SHORT PROBLEM = Copy whichever lines contain the string "from".

DATA EXTRACT =

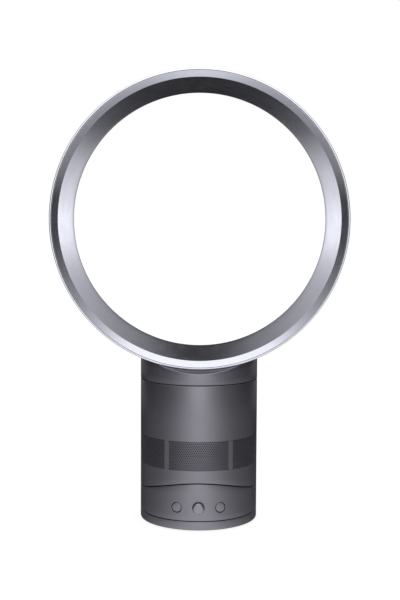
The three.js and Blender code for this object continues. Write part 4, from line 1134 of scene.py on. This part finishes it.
def softbox(name, size, centre, target, radiance):
    """A rectangular lamp of even radiance, turned to its target."""
    lamp = bpy.data.lights.new(name, "AREA")
    lamp.shape = "RECTANGLE"
    lamp.size, lamp.size_y = size
    lamp.energy = radiance * math.pi * size[0] * size[1]
    made = bpy.data.objects.new(name, lamp)
    bpy.context.scene.collection.objects.link(made)
    made.location = centre
    made.rotation_mode = "QUATERNION"
    made.rotation_quaternion = (Vector(centre) - Vector(target)).to_track_quat("Z", "Y")
    made.visible_camera = False


softbox("top_light", LAMP_SIZE, LAMP_PLACE, LAMP_AIM, LAMP_RADIANCE)

# The world lights the object evenly, and is white where it is seen, reflected or looked through.
world = bpy.data.worlds.new("studio")
bpy.context.scene.world = world
world.use_nodes = True
air = world.node_tree
air.nodes.clear()
lighting = air.nodes.new("ShaderNodeBackground")
backdrop = air.nodes.new("ShaderNodeBackground")
socket(lighting, "Color", (1, 1, 1, 1))
socket(lighting, "Strength", WORLD_LIGHT)
socket(backdrop, "Color", (1, 1, 1, 1))
socket(backdrop, "Strength", 1)
path = air.nodes.new("ShaderNodeLightPath")
shown = path.outputs["Is Camera Ray"]
for ray in ("Is Glossy Ray", "Is Transmission Ray"):
    either = air.nodes.new("ShaderNodeMath")
    either.operation = "MAXIMUM"
    air.links.new(shown, either.inputs[0])
    air.links.new(path.outputs[ray], either.inputs[1])
    shown = either.outputs[0]
choice = air.nodes.new("ShaderNodeMixShader")
air.links.new(shown, choice.inputs["Fac"])
air.links.new(lighting.outputs[0], choice.inputs[1])
air.links.new(backdrop.outputs[0], choice.inputs[2])
air.links.new(choice.outputs[0], air.nodes.new("ShaderNodeOutputWorld").inputs["Surface"])

# ---------------------------------------------------------------- camera
# Fitted to the outline of the loop, the seams and the controls in a frame of 400 x 600 pixels.
FRAME_WIDTH, FRAME_HEIGHT = 400, 600
SENSOR_WIDTH = 36
FOCAL_PIXELS = 1095.6
TILT_DOWN = 0.0693
DISTANCE = 1348.68
CAMERA_HEIGHT = 371.31
PRINCIPAL_X, PRINCIPAL_Y = 199.35, 294.15
ROLL = 0.0044

lens = bpy.data.cameras.new("camera")
lens.sensor_width = SENSOR_WIDTH
lens.lens = FOCAL_PIXELS / FRAME_HEIGHT * SENSOR_WIDTH
lens.shift_x = (FRAME_WIDTH / 2 - PRINCIPAL_X) / FRAME_HEIGHT
lens.shift_y = (PRINCIPAL_Y - FRAME_HEIGHT / 2) / FRAME_HEIGHT
lens.clip_end = 100
camera = bpy.data.objects.new("camera", lens)
bpy.context.scene.collection.objects.link(camera)
camera.location = Vector((0, -DISTANCE, CAMERA_HEIGHT)) * MM
aim = Euler((math.pi / 2 - TILT_DOWN, 0, 0)).to_matrix() @ Matrix.Rotation(ROLL, 3, "Z")
camera.rotation_euler = aim.to_euler()
bpy.context.scene.camera = camera
bpy.context.scene.view_settings.view_transform = "Standard"
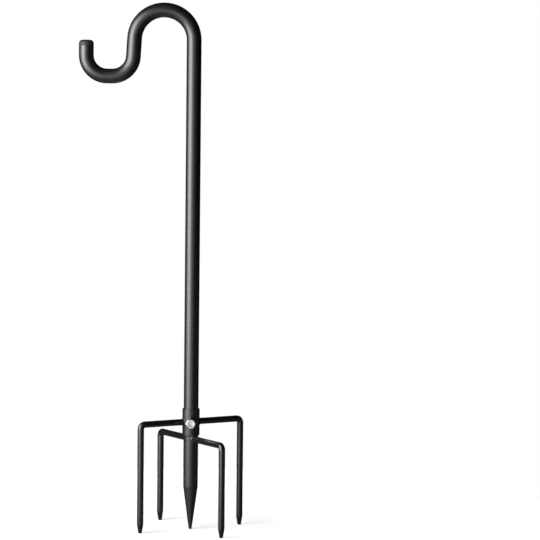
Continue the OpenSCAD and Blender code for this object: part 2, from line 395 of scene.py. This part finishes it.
def half_width(name):
    low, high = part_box(name)
    return (high.x - low.x) / 2


def hexagon(apothem, turn):
    """A hexagon's radius at a turn from one of its corners."""
    return apothem / math.cos(turn % (math.pi / 3) - math.pi / 6)


# ---- Weld beads ----

HUMP_STEPS = 8
BEAD_ARC_STEPS = 6
BEAD_SWELL = (0.94, 1.04)  # smallest and largest ripple, as shares of the bead's size
BEAD_RIPPLE = 0.07  # depth of a ripple, as a share of the bead's size
BEAD_VALLEY = 1.4  # how far a ripple's valley lies below the bead's size, in ripple depths
BEAD_ROUNDNESS = 0.6  # below 1, ripples are broad and the valleys between them narrow
BEAD_LEAD = 0.5  # how far a ripple's middle runs ahead, in ripples
BEAD_END = 0.35  # size of an open bead's ends, as a share of its middle
BEAD_TAPER = 0.4  # below 1, an open bead narrows late
BEAD_SINK = 0.3 * MM  # how far a bead's hidden sides run into the metal
PRONG_RIPPLES = 24
COLLAR_RIPPLES = 48
NUT_BEAD = 1.0 * MM
NUT_BEAD_SWEEP = 70  # degrees, with its middle over one of the nut's corners
NUT_RIPPLES = 8


def add_bead(shape, place, leg, start, sweep, humps, seed):
    """Adds a bead of overlapping ripples. place(turn, out, up) maps the two legs of its corner to space."""
    chance = random.Random(seed)
    swell = [chance.uniform(*BEAD_SWELL) for _ in range(humps)]
    closed = sweep == 360
    steps = humps * HUMP_STEPS
    rings = []
    for i in range(steps if closed else steps + 1):
        size = leg
        if not closed:
            size *= BEAD_END + (1 - BEAD_END) * math.sin(math.pi * i / steps) ** BEAD_TAPER
        arc = []
        for k in range(BEAD_ARC_STEPS + 1):
            angle = math.pi / 2 * k / BEAD_ARC_STEPS
            # The middle of the bead runs ahead of its edges, so that each ripple is a crescent.
            place_in_row = (i / HUMP_STEPS + BEAD_LEAD * math.sin(2 * angle)) % humps
            ripple = abs(math.sin(math.pi * place_in_row)) ** BEAD_ROUNDNESS
            swollen = 1 + (swell[int(place_in_row)] - 1) * ripple
            radius = size * swollen * (1 - BEAD_RIPPLE * (BEAD_VALLEY - ripple))
            arc.append((radius * math.cos(angle), radius * math.sin(angle)))
        profile = [(-BEAD_SINK, -BEAD_SINK), (arc[0][0], -BEAD_SINK), *arc, (-BEAD_SINK, arc[-1][1])]
        turn = math.radians(start + sweep * i / steps)
        rings.append([place(turn, out, up) for out, up in profile])
    skin_rings(shape, rings, closed)


def on_hub(outward, height, hub_radius, core_radius):
    """place() for a bead round something that stands on a hub. Its core radius is a function of the turn."""
    outward = outward.normalized()
    side = Vector((0, 0, 1)).cross(outward)

    def place(turn, out, up):
        across = (core_radius(turn) + out) * math.sin(turn)
        above = (core_radius(turn) + out) * math.cos(turn)
        along = math.sqrt(hub_radius ** 2 - across ** 2) + up
        return outward * along + side * across + Vector((0, 0, height + above))

    return place


def add_prong_weld(side, hub, material):
    """The bead round one prong's root. The rod's place is read from the prong's own box."""
    low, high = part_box(side + "_prong")
    bead_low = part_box(side + "_weld")[0]
    height = high.z - ROD_RADIUS
    outward = Vector(((low.x + high.x) / 2, (low.y + high.y) / 2, 0))
    place = on_hub(outward, height, half_width(hub), lambda turn: ROD_RADIUS)
    shape = bmesh.new()
    add_bead(shape, place, height - ROD_RADIUS - bead_low.z, 0, 360, PRONG_RIPPLES, side)
    make_piece(shape, side + "_weld_bead", "ground_spike", material, "black_coat", side + "_weld")


def add_collar_weld(material):
    """The bead between the collar's lower rim and the spike's tube."""
    low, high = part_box("collar_weld")
    tube = half_width("spike_tube")

    def place(turn, out, up):
        return Vector((math.cos(turn) * (tube + out), math.sin(turn) * (tube + out), high.z - up))

    shape = bmesh.new()
    add_bead(shape, place, high.z - low.z, 0, 360, COLLAR_RIPPLES, "collar")
    make_piece(shape, "collar_weld_bead", "ground_spike", material, "black_coat", "collar_weld")


def add_nut_weld(material):
    """Two beads, along the nut's upper and lower corners."""
    apothem = half_width("clamp_nut")
    place = on_hub(Vector((0, -1, 0)), COLLAR_MID.z, half_width("socket_collar"),
                   lambda turn: hexagon(apothem, turn))
    shape = bmesh.new()
    for middle in (0, 180):
        add_bead(shape, place, NUT_BEAD, middle - NUT_BEAD_SWEEP / 2, NUT_BEAD_SWEEP, NUT_RIPPLES, middle)
    make_piece(shape, "nut_weld_bead", "ground_spike", material, "black_coat", "nut_weld")


# ---- Clamp screw ----

SHANK_RADIUS = 2.95 * MM
POINT_CHAMFER = 0.75 * MM
THREAD_PITCH = 1.0 * MM
THREAD_DEPTH = 0.54 * MM
THREAD_FLANK = 2.4  # how fast a flank rises, in thread depths to half a pitch
THREAD_ROOT = 0.7  # how much of that is cut off at the root; the crest is cut off at 1
THREAD_STEPS = 48  # points round the thread
THREAD_ROWS = 12  # rows to a pitch
HEAD_HEIGHT = 4.0 * MM
WASHER_FACE = 0.4 * MM
WASHER_SHARE = 0.92  # of the hexagon's inner radius
UNDERSIDE_BEVEL = (0.15 * MM, 0.1 * MM)  # inwards, and along the axis
SIDE_STEPS = 12  # points along one side of the hexagon
CHAMFER = math.radians(15)
FACE_SHARE = 0.82  # of the hexagon's inner radius, inside the chamfer
DISH_DEPTH = 0.20 * MM
# Share of the face's radius, and share of the dish's depth. The first two keep the rim flat.
DISH = (
    (0.97, 0), (0.80, 0), (0.75, 0.04), (0.68, 0.30),
    (0.60, 0.62), (0.50, 0.84), (0.36, 0.95), (0.20, 1.0),
)


def add_screw(material):
    """The clamp screw, with its thread, washer face, chamfered corners and dished head."""
    low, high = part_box("clamp_screw")
    corner = (high.x - low.x) / 2
    apothem = corner * math.cos(math.pi / 6)
    washer_radius = apothem * WASHER_SHARE
    face_radius = apothem * FACE_SHARE
    front, tip = -low.y, -high.y
    seat = front - HEAD_HEIGHT
    washer = seat + WASHER_FACE

    def ring(count, point):
        """Points round the axis. point(turn) gives the radius and the distance along the axis."""
        points = []
        for k in range(count):
            turn = 2 * math.pi * k / count
            radius, out = point(turn)
            points.append(Vector((radius * math.cos(turn), -out, COLLAR_MID.z + radius * math.sin(turn))))
        return points

    def thread(out):
        """A helix: the cut's radius follows the turn and the distance along the axis."""
        def point(turn):
            phase = (out / THREAD_PITCH - turn / (2 * math.pi)) % 1
            crest = min(1, max(0, THREAD_FLANK * abs(2 * phase - 1) - THREAD_ROOT))
            cut = SHANK_RADIUS - THREAD_DEPTH * (1 - crest)
            return min(cut, SHANK_RADIUS - POINT_CHAMFER + (out - tip)), out
        return point

    def level(radius, out):
        return ring(6 * SIDE_STEPS, lambda turn: (radius, out))

    def chamfered(turn):
        radius = hexagon(apothem, turn)
        return radius, front - (radius - face_radius) * math.tan(CHAMFER)

    shape = bmesh.new()
    rows = round((seat - tip) / (THREAD_PITCH / THREAD_ROWS))
    shank = [ring(THREAD_STEPS, thread(tip + (seat - tip) * k / rows)) for k in range(rows + 1)]
    shank.append(ring(THREAD_STEPS, lambda turn: (SHANK_RADIUS - THREAD_DEPTH, seat + WASHER_FACE / 2)))
    skin_rings(shape, shank)

    inwards, along = UNDERSIDE_BEVEL
    head = [
        level(washer_radius, seat),
        level(washer_radius, washer),
        ring(6 * SIDE_STEPS, lambda turn: (hexagon(apothem, turn) - inwards, washer)),
        ring(6 * SIDE_STEPS, lambda turn: (hexagon(apothem, turn), washer + along)),
        ring(6 * SIDE_STEPS, chamfered),
        level(face_radius, front),
        *(level(face_radius * share, front - DISH_DEPTH * drop) for share, drop in DISH),
    ]
    skin_rings(shape, head)
    make_piece(shape, "zinc_screw", "screw", material, "zinc", "clamp_screw")


# ---- The stand ----


def dress(material, *names):
    for name in names:
        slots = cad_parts[name].data.materials
        slots.clear()
        slots.append(material)


SPIKE_NODES = [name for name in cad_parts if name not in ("hook_pole", "hook_end_cap", "clamp_screw")]
PRONG_NODES = [name for name in SPIKE_NODES if name.endswith("_prong")]

add_camera()
add_lights()
add_world()
add_floor()

hook_coat = powder_coat("hook_coat", gloss=(0.38, 0.43), peel=0.002 * MM, grain=0.0008 * MM)
spike_coat = powder_coat("spike_coat", gloss=(0.40, 0.50), peel=0.014 * MM, grain=0.005 * MM)
prong_coat = powder_coat("prong_coat", gloss=(0.29, 0.35), peel=0.006 * MM, grain=0.002 * MM)
zinc = zinc_plate()
dress(hook_coat, "hook_pole")
dress(spike_coat, *SPIKE_NODES)
dress(prong_coat, *PRONG_NODES)
dress(moulded_plastic(), "hook_end_cap")
dress(zinc, "clamp_screw")

add_screw(zinc)
for side, hub in (("upper_left", "socket_collar"), ("upper_right", "socket_collar"),
                  ("lower_front", "spike_tube"), ("lower_back", "spike_tube")):
    add_prong_weld(side, hub, spike_coat)
add_collar_weld(spike_coat)
add_nut_weld(spike_coat)

bpy.context.scene.view_settings.view_transform = "Standard"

SOLUTION TO THE EXERCISE =
The three.js and Blender code for this object continues. Write part 4, from line 1134 of scene.py on. This part finishes it.
Continue the OpenSCAD and Blender code for this object: part 2, from line 395 of scene.py. This part finishes it.
    """A hexagon's radius at a turn from one of its corners."""
    """The bead round one prong's root. The rod's place is read from the prong's own box."""